Boris Johnson's head of policy Anthony Browne, formerly director of think tank Policy Exchange, is a consummate hobnobber. I'm told he recently allowed himself to be bought lunch by Martin Ivens, deputy editor of 'The Sunday Times', followed by dinner the same day on the expense account of Lionel Barber, editor of the 'Financial Times'. So many editors, so little time.
Just before delivering an after-dinner speech in Brighton last week, Alastair Campbell asked three diners on his table each to suggest a word he promised to insert. According to one, Roger Crombie, the words were "trousers", "scissors" and an unrepeatable swear word, dared him by his hostess. After deftly slipping in the first two, Campbell appeared to reach the end of his speech. But before leaving the stage he paused, turned to his hostess and said: "Oh, I haven't quite finished. I was asked to say something ..." Mortified, she gestured wildly for him to stop, and I'm pleased to report he did. How to be a gentleman and a cad at the same.

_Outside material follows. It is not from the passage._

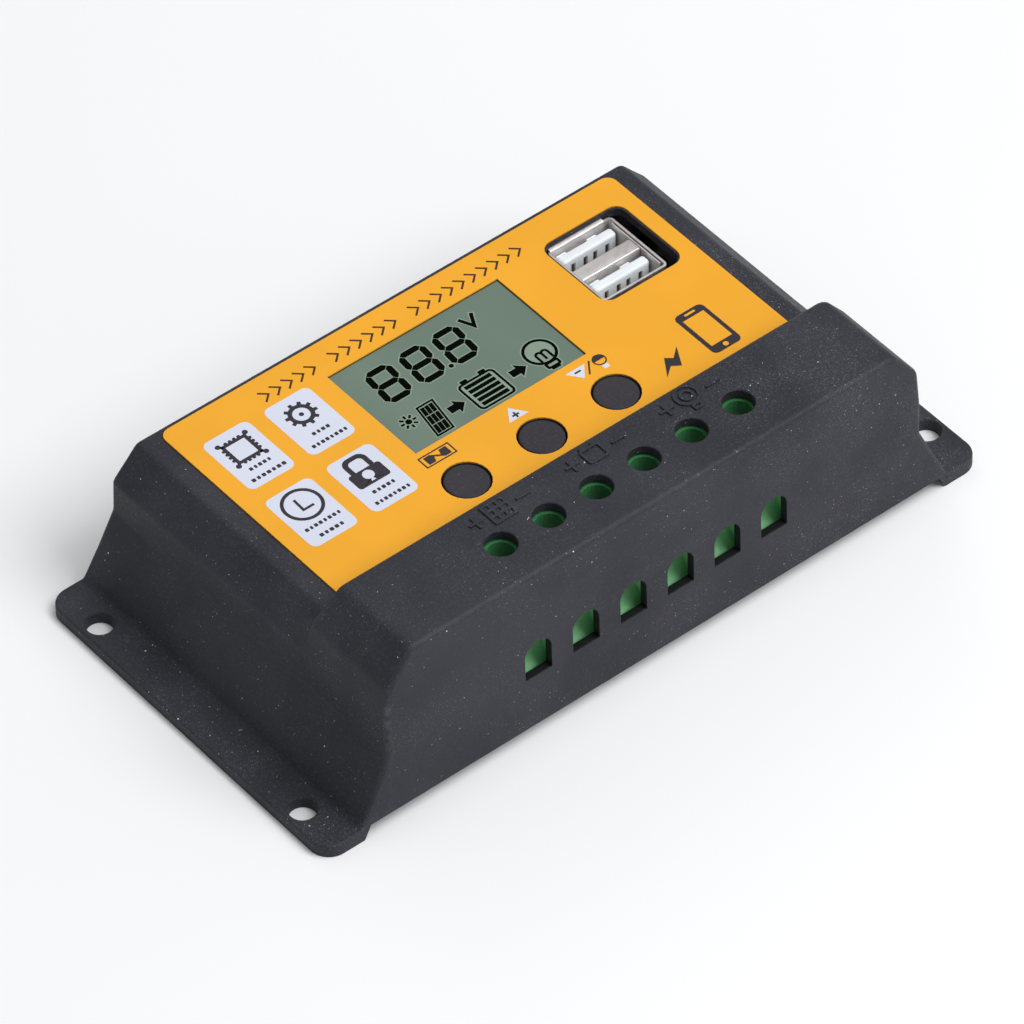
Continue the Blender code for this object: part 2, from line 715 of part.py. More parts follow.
def capacitor(name, place, radius, height):
    """A can with a crimped groove above its foot."""
    profile = [
        (radius - 0.4, ON_BOARD),
        (radius, ON_BOARD + 0.4),
        (radius, ON_BOARD + 1.6),
        (radius - 0.35, ON_BOARD + 2.0),
        (radius, ON_BOARD + 2.4),
        (radius, ON_BOARD + height - 0.4),
        (radius - 0.4, ON_BOARD + height),
    ]
    node(name, turned(profile, place, 20), "chip_epoxy", (*place, ON_BOARD), True)


def inductor():
    """A wound drum on a square foot."""
    outline = rectangle(INDUCTOR, (INDUCTOR_SIZE, INDUCTOR_SIZE), 1.5, 3)
    obj = node("usb_inductor", prism(outline, "z", ON_BOARD, ON_BOARD + 1.0), "ferrite")
    join(obj, [cylinder(INDUCTOR, INDUCTOR_R, ON_BOARD + 0.5, ON_BOARD + INDUCTOR_HEIGHT, 20)])


def chip(name, place, size):
    low, high = ON_BOARD + CHIP_Z[0], ON_BOARD + CHIP_Z[1]
    obj = node(name, prism(rectangle(place, size), "z", low, high), "chip_epoxy")
    legs = []
    for side in (-1, 1):
        for step in (-1, 0, 1):
            x, y = place[0] + side * size[0] / 2, place[1] + step * LEG_PITCH
            legs.append(box((x - 0.6, y - 0.25, ON_BOARD), (x + 0.6, y + 0.25, ON_BOARD + 0.6)))
    join(obj, legs)


def current_shunt():
    """A staple of resistance wire that measures the load current."""
    x, y = SHUNT
    left, right = x - SHUNT_HALF, x + SHUNT_HALF
    under = SHUNT_TOP - SHUNT_WIRE
    outline = [
        (left, ON_BOARD),
        (left + SHUNT_WIRE, ON_BOARD),
        (left + SHUNT_WIRE, under),
        (right - SHUNT_WIRE, under),
        (right - SHUNT_WIRE, ON_BOARD),
        (right, ON_BOARD),
        (right, SHUNT_TOP),
        (left, SHUNT_TOP),
    ]
    node("current_shunt", prism(outline, "y", y - SHUNT_WIRE / 2, y + SHUNT_WIRE / 2), "brass")


def build():
    clear_scene()
    top_cover()
    back_plate()
    face_label()
    display()
    lcd_pin_strip()
    for index in range(3):
        button(index)
    usb_outlet()
    for block in range(3):
        terminal_block(block)
    main_board()
    fasteners()
    for index in range(3):
        mosfet(index)
    for name, (place, radius, height) in CAPACITORS.items():
        capacitor(name, place, radius, height)
    inductor()
    for name, (place, size) in CHIPS.items():
        chip(name, place, size)
    current_shunt()


build()
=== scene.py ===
"""Looks of the solar charge controller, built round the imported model.

Lengths are in millimetres and are turned into metres by MM. The frame is the model's own: +X along
the case, +Y from the terminal wall to the back wall, +Z up, and the origin under the middle.
"""

import math

import bmesh
import bpy
from mathutils import Matrix, Vector


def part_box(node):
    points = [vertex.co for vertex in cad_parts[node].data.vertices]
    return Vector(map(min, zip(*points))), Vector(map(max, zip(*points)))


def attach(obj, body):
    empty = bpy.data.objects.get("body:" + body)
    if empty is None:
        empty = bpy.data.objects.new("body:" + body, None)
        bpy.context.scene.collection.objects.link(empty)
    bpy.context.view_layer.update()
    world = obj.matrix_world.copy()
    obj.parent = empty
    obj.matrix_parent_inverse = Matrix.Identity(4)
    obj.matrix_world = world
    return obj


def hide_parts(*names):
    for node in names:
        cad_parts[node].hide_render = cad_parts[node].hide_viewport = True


MM = 0.001
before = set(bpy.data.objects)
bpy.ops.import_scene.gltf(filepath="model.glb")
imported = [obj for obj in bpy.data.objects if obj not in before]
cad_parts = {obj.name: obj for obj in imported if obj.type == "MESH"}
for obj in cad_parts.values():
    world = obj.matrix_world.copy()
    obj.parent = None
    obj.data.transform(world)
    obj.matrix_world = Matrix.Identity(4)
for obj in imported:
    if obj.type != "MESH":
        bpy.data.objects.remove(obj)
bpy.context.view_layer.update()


def box_mm(node):
    low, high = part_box(node)
    return low / MM, high / MM


def centre_mm(node):
    low, high = box_mm(node)
    return (low + high) / 2


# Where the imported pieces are

HALF_LENGTH, HALF_DEPTH, HEIGHT = box_mm("top_cover")[1]
LABEL_TOP = box_mm("face_label")[1].z
LCD = centre_mm("lcd_panel")
LCD_LOW, LCD_HIGH = box_mm("lcd_panel")
LCD_TOP = LCD_HIGH.z
USB = centre_mm("usb_shell")
USB_LOW, USB_HIGH = box_mm("usb_shell")
BUTTONS = ("mode", "plus", "minus")
BLOCKS = ("panel", "battery", "load")
POLES = [f"{block}_{sign}" for block in BLOCKS for sign in ("plus", "minus")]

# Camera, the same view as the reference

CAMERA_AZIMUTH = -39.07
CAMERA_ELEVATION = 45.67
CAMERA_ROLL = -0.59
CAMERA_LENS = 299.5
CAMERA_SENSOR = 36.0
CAMERA_LOOKS_AT = Vector((0.0, 0.0, 15.0))
CAMERA_STANDS = Vector((-0.79, -6.71, 1333.1))  # from there, along its own axes

# Case profile, as in the solid model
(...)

What started as a spat between a poet and a bookshop has escalated into a full-scale row about civil liberties. Members of the Welsh Assembly have weighed in to condemn Waterstones in Cardiff after they cancelled a poetry reading by Patrick Jones following complaints from a Christian campaign group that his poems were blasphemous. The bookshop said Wednesday's event was called off to avoid potential "disruption", but Assembly Members are calling it a violation of the right to free speech. Now Jones, the brother of Manic Street Preachers bassist Nicky Wire, will read his poems in a room at the Welsh Assembly on the invitation of Lib-Dem Assembly Member Peter Black. This has inevitably prompted outrage from members of Christian Voice, one of whom said Black had "made it official Lib-Dem policy to insult Jesus Christ". The hoo-ha has prompted Hay Festival founder Peter Florence to invite Jones to speak at next year's festival, so don't expect this one to die down any time soon.